EnergyAmy · on April 14, 2023

It's actually super useful if you've got a table with two columns like "sku" and "product_name", where the value in both columns has one unique value from the other column paired with it. You can group by sku, and then grab any value for product_name, since they're all the same. Using min/max/etc involves extra computations that you don't need to do.

You could group by the combination of sku+product_name, but it's kind of unwieldy. You could also normalize it to not have this issue, but when you're getting this data from someone else, there's not much you can do.

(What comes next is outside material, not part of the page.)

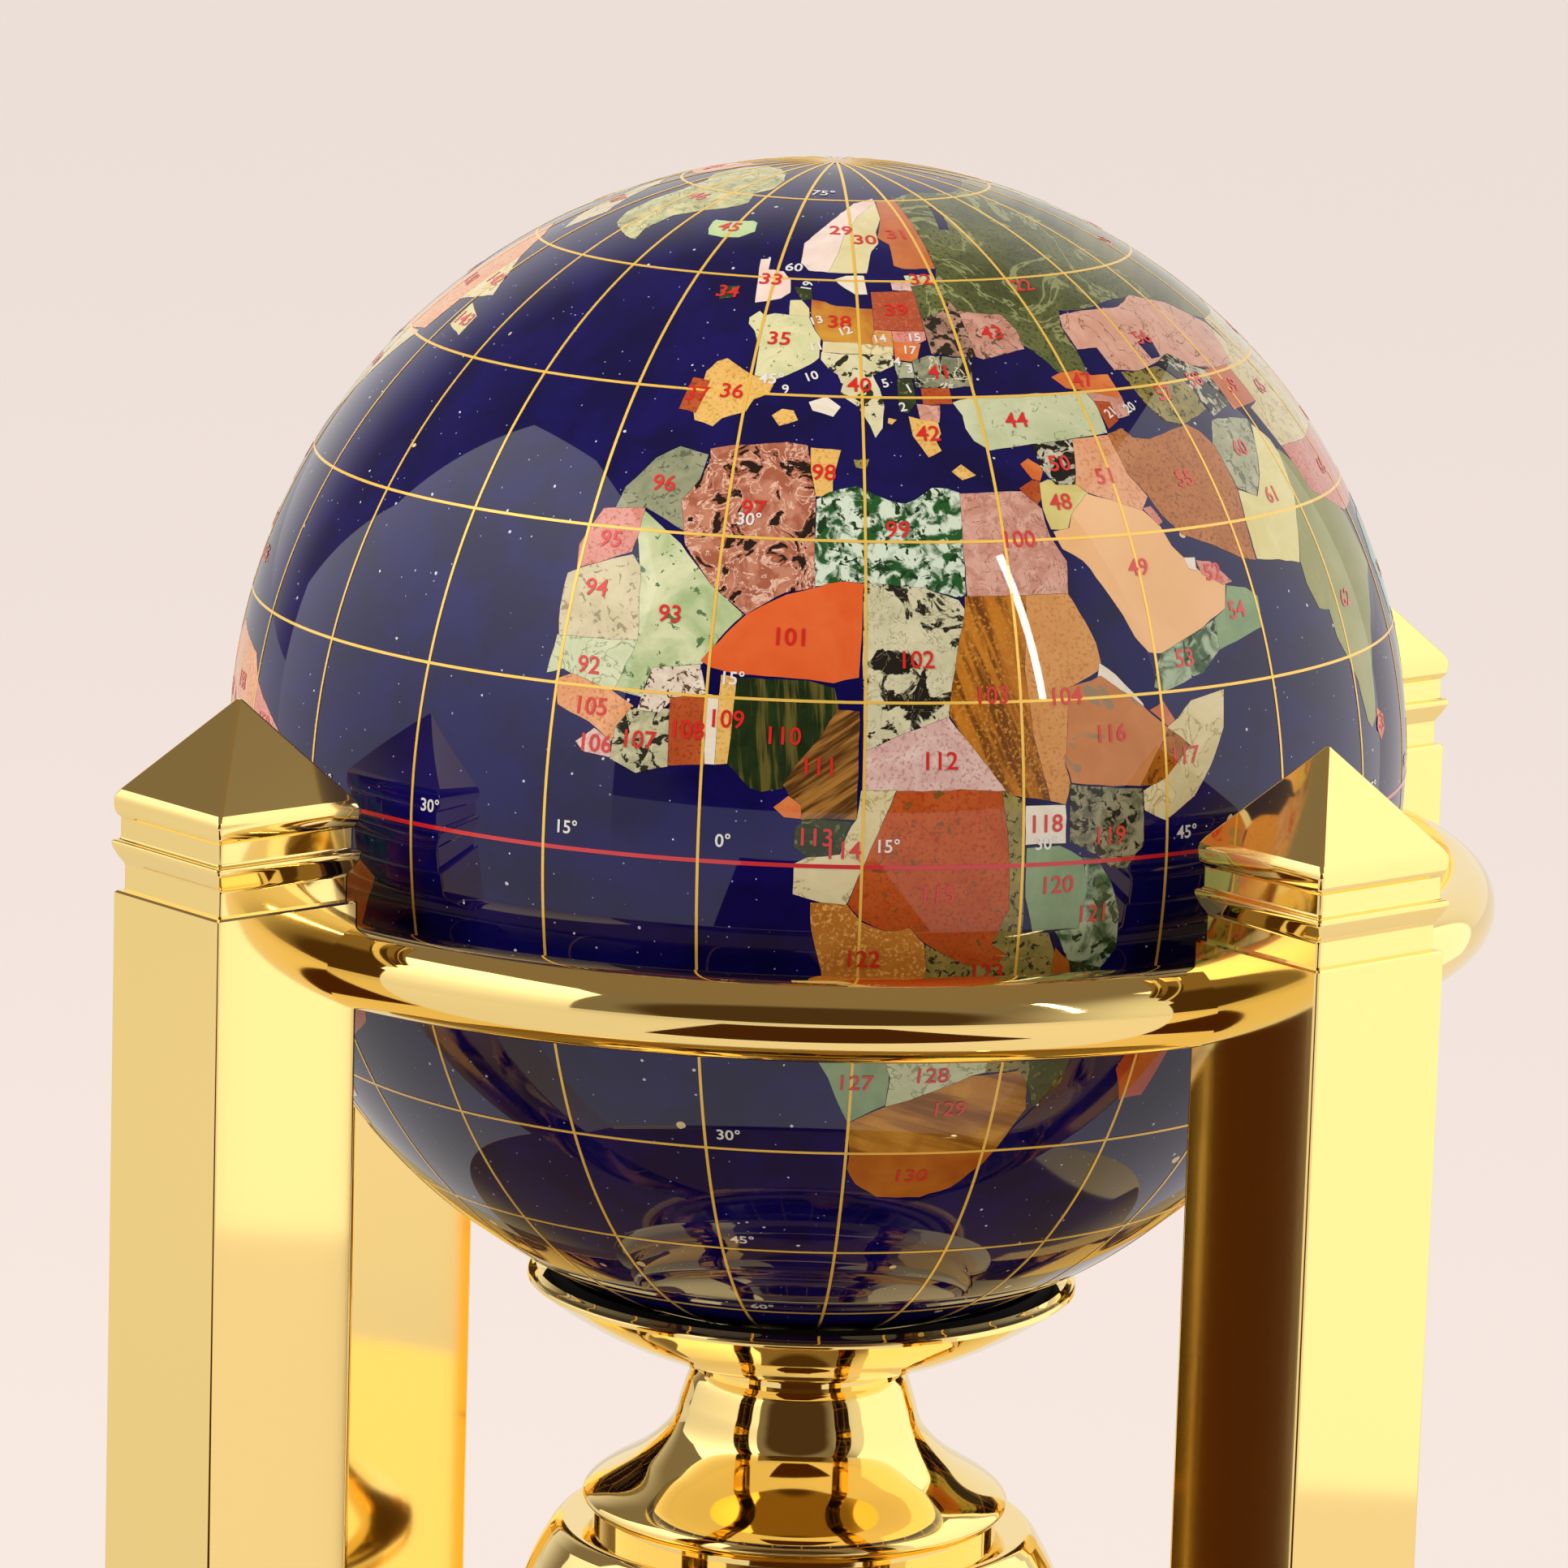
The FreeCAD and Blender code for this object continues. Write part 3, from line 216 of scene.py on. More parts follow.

phartenfeller · on April 14, 2023

I guess SQL is so widely used that there are always some niche cases. I guess it is useful if you just want to show one example value where there is no numerical order, and you want fetching this value to be superfast.

Like a movie database, and you want to show an example title for every genre.

But in a real-world scenario, I would want a popular movie, not literally any. If you have an Academy Award winners table, I guess, then everyone is popular.